_Exercise_
Would you return all of this data exactly, leaving nothing out?

_Dataset extract_
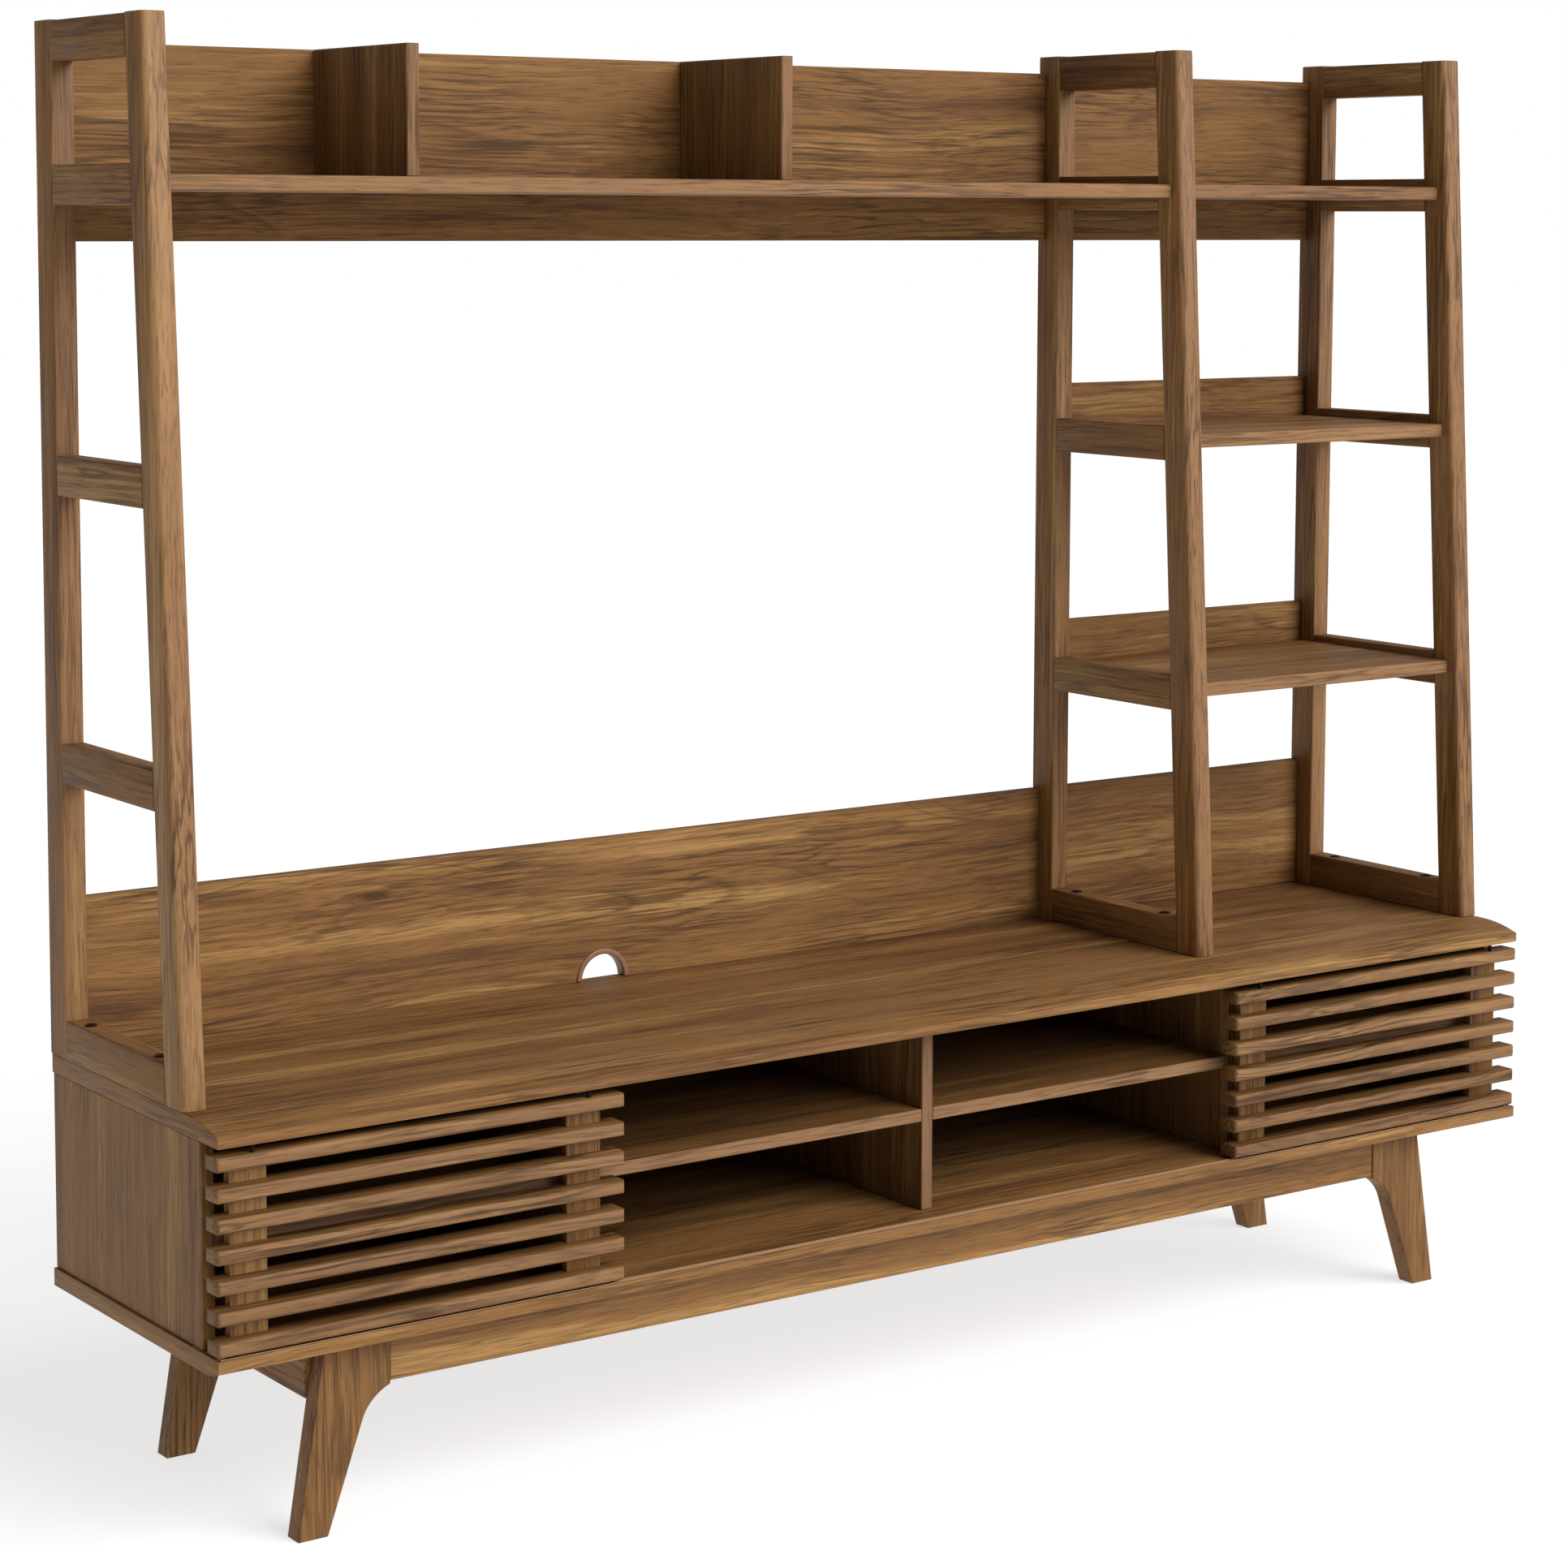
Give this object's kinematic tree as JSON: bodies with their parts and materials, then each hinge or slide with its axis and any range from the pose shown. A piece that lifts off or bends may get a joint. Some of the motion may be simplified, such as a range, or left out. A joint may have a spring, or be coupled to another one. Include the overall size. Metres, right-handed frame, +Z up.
{
  "type": "media cabinet with shelf unit",
  "caption": "Low wooden bench on splayed legs with sliding slatted doors and open bays, topped by an open shelf unit on ladder frames.",
  "frame": {"origin": "on the floor under the middle of the cabinet", "axes": "+X along the width towards the narrow shelf bay, -Y out of the front, +Z up"},
  "size_m": [1.8, 0.389, 1.526],
  "materials": {
    "case_wood": "straight and cathedral grained wood, satin clear coat",
    "shelf_wood": "grained wood with lighter edge banding, satin clear coat",
    "panel_wood": "cathedral grained wood, satin clear coat",
    "frame_wood": "solid wood with straight grain, satin clear coat",
    "slat_wood": "solid wood slats, satin clear coat",
    "back_board": "dark veneered board, matt",
    "track_metal": "extruded, satin",
    "runner_nylon": "moulded, matt",
    "grommet_plastic": "moulded, satin brown"
  },
  "bodies": {
    "cabinet": {"bottom_board": "case_wood", "top_board": "case_wood", "left_side_panel": "case_wood", "right_side_panel": "case_wood", "left_partition": "case_wood", "right_partition": "case_wood", "centre_divider": "case_wood", "front_apron": "case_wood", "rear_apron": "case_wood", "left_side_rail": "case_wood", "right_side_rail": "case_wood", "left_door_bay_shelf": "shelf_wood", "right_door_bay_shelf": "shelf_wood", "left_open_bay_shelf": "shelf_wood", "right_open_bay_shelf": "shelf_wood", "left_top_shelf": "shelf_wood", "right_top_shelf": "shelf_wood", "right_middle_shelf": "shelf_wood", "right_lower_shelf": "shelf_wood", "left_cubby_divider": "shelf_wood", "right_cubby_divider": "shelf_wood", "left_upper_back_panel": "panel_wood", "right_upper_back_panel": "panel_wood", "left_lower_back_panel": "panel_wood", "right_lower_back_panel": "panel_wood", "middle_shelf_upstand": "panel_wood", "lower_shelf_upstand": "panel_wood", "front_left_leg": "frame_wood", "front_right_leg": "frame_wood", "rear_left_leg": "frame_wood", "rear_right_leg": "frame_wood", "left_ladder_rear_post": "frame_wood", "left_ladder_front_post": "frame_wood", "left_ladder_top_rail": "frame_wood", "left_ladder_shelf_rail": "frame_wood", "left_ladder_upper_rung": "frame_wood", "left_ladder_lower_rung": "frame_wood", "left_ladder_bottom_rail": "frame_wood", "middle_ladder_rear_post": "frame_wood", "middle_ladder_front_post": "frame_wood", "middle_ladder_top_rail": "frame_wood", "middle_ladder_shelf_rail": "frame_wood", "middle_ladder_upper_rung": "frame_wood", "middle_ladder_lower_rung": "frame_wood", "middle_ladder_bottom_rail": "frame_wood", "right_ladder_rear_post": "frame_wood", "right_ladder_front_post": "frame_wood", "right_ladder_top_rail": "frame_wood", "right_ladder_shelf_rail": "frame_wood", "right_ladder_upper_rung": "frame_wood", "right_ladder_lower_rung": "frame_wood", "right_ladder_bottom_rail": "frame_wood", "lower_track": "track_metal", "upper_track": "track_metal", "case_back_panel": "back_board", "cable_grommet": "grommet_plastic"},
    "left_door": {"left_door": "slat_wood", "left_door_runner": "runner_nylon"},
    "right_door": {"right_door": "slat_wood", "right_door_runner": "runner_nylon"}
  },
  "joints": [
    {"name": "left_door_slide", "type": "slide", "parent": "cabinet", "child": "left_door", "axis": [1, 0, 0], "range_m": [0, 0.428]},
    {"name": "right_door_slide", "type": "slide", "parent": "cabinet", "child": "right_door", "axis": [-1, 0, 0], "range_m": [0, 0.428]}
  ]
}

_Exercise result_
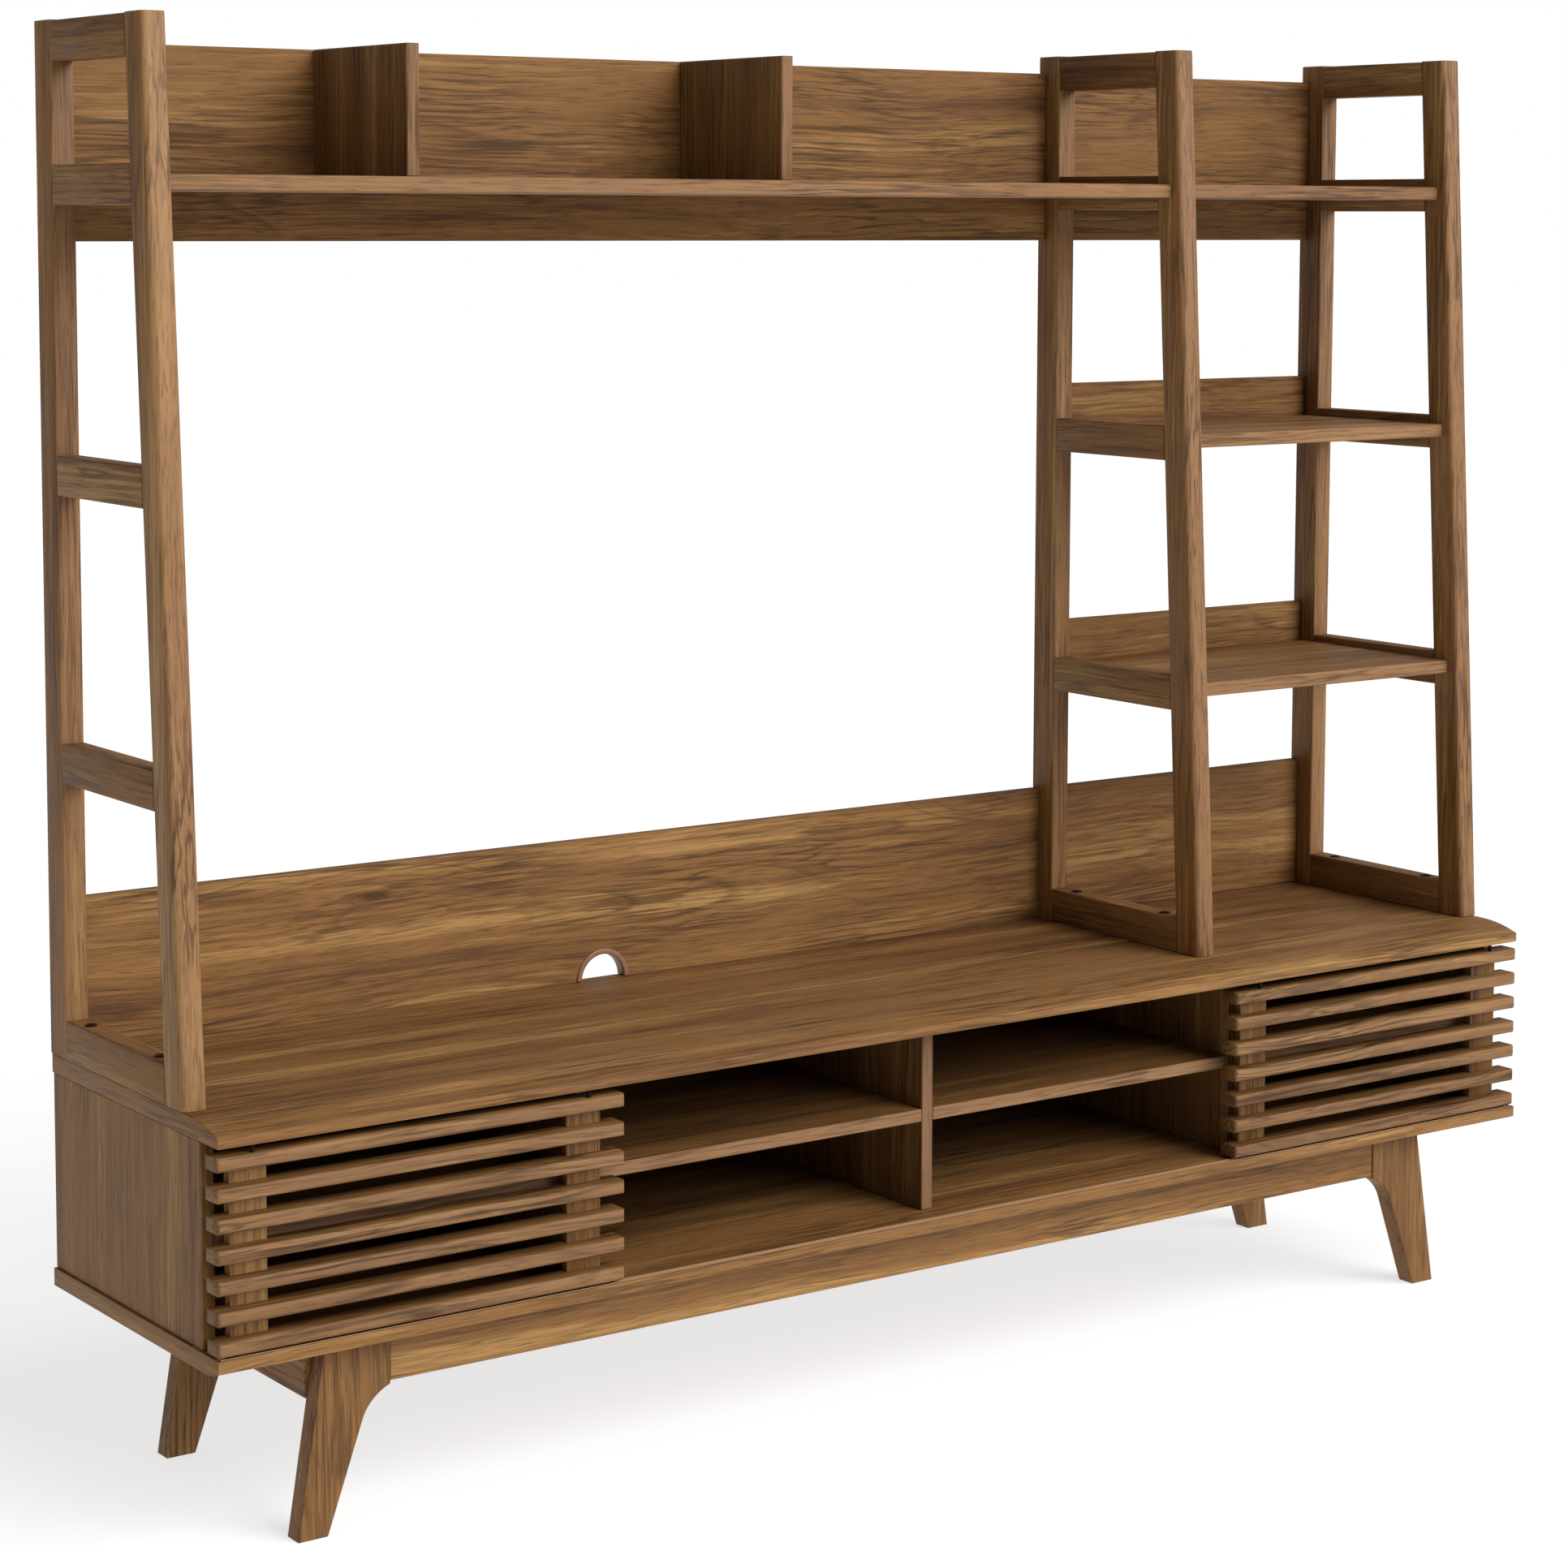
Give this object's kinematic tree as JSON: bodies with their parts and materials, then each hinge or slide with its axis and any range from the pose shown. A piece that lifts off or bends may get a joint. Some of the motion may be simplified, such as a range, or left out. A joint may have a spring, or be coupled to another one. Include the overall size. Metres, right-handed frame, +Z up.
{
  "type": "media cabinet with shelf unit",
  "caption": "Low wooden bench on splayed legs with sliding slatted doors and open bays, topped by an open shelf unit on ladder frames.",
  "frame": {"origin": "on the floor under the middle of the cabinet", "axes": "+X along the width towards the narrow shelf bay, -Y out of the front, +Z up"},
  "size_m": [1.8, 0.389, 1.526],
  "materials": {
    "case_wood": "straight and cathedral grained wood, satin clear coat",
    "shelf_wood": "grained wood with lighter edge banding, satin clear coat",
    "panel_wood": "cathedral grained wood, satin clear coat",
    "frame_wood": "solid wood with straight grain, satin clear coat",
    "slat_wood": "solid wood slats, satin clear coat",
    "back_board": "dark veneered board, matt",
    "track_metal": "extruded, satin",
    "runner_nylon": "moulded, matt",
    "grommet_plastic": "moulded, satin brown"
  },
  "bodies": {
    "cabinet": {"bottom_board": "case_wood", "top_board": "case_wood", "left_side_panel": "case_wood", "right_side_panel": "case_wood", "left_partition": "case_wood", "right_partition": "case_wood", "centre_divider": "case_wood", "front_apron": "case_wood", "rear_apron": "case_wood", "left_side_rail": "case_wood", "right_side_rail": "case_wood", "left_door_bay_shelf": "shelf_wood", "right_door_bay_shelf": "shelf_wood", "left_open_bay_shelf": "shelf_wood", "right_open_bay_shelf": "shelf_wood", "left_top_shelf": "shelf_wood", "right_top_shelf": "shelf_wood", "right_middle_shelf": "shelf_wood", "right_lower_shelf": "shelf_wood", "left_cubby_divider": "shelf_wood", "right_cubby_divider": "shelf_wood", "left_upper_back_panel": "panel_wood", "right_upper_back_panel": "panel_wood", "left_lower_back_panel": "panel_wood", "right_lower_back_panel": "panel_wood", "middle_shelf_upstand": "panel_wood", "lower_shelf_upstand": "panel_wood", "front_left_leg": "frame_wood", "front_right_leg": "frame_wood", "rear_left_leg": "frame_wood", "rear_right_leg": "frame_wood", "left_ladder_rear_post": "frame_wood", "left_ladder_front_post": "frame_wood", "left_ladder_top_rail": "frame_wood", "left_ladder_shelf_rail": "frame_wood", "left_ladder_upper_rung": "frame_wood", "left_ladder_lower_rung": "frame_wood", "left_ladder_bottom_rail": "frame_wood", "middle_ladder_rear_post": "frame_wood", "middle_ladder_front_post": "frame_wood", "middle_ladder_top_rail": "frame_wood", "middle_ladder_shelf_rail": "frame_wood", "middle_ladder_upper_rung": "frame_wood", "middle_ladder_lower_rung": "frame_wood", "middle_ladder_bottom_rail": "frame_wood", "right_ladder_rear_post": "frame_wood", "right_ladder_front_post": "frame_wood", "right_ladder_top_rail": "frame_wood", "right_ladder_shelf_rail": "frame_wood", "right_ladder_upper_rung": "frame_wood", "right_ladder_lower_rung": "frame_wood", "right_ladder_bottom_rail": "frame_wood", "lower_track": "track_metal", "upper_track": "track_metal", "case_back_panel": "back_board", "cable_grommet": "grommet_plastic"},
    "left_door": {"left_door": "slat_wood", "left_door_runner": "runner_nylon"},
    "right_door": {"right_door": "slat_wood", "right_door_runner": "runner_nylon"}
  },
  "joints": [
    {"name": "left_door_slide", "type": "slide", "parent": "cabinet", "child": "left_door", "axis": [1, 0, 0], "range_m": [0, 0.428]},
    {"name": "right_door_slide", "type": "slide", "parent": "cabinet", "child": "right_door", "axis": [-1, 0, 0], "range_m": [0, 0.428]}
  ]
}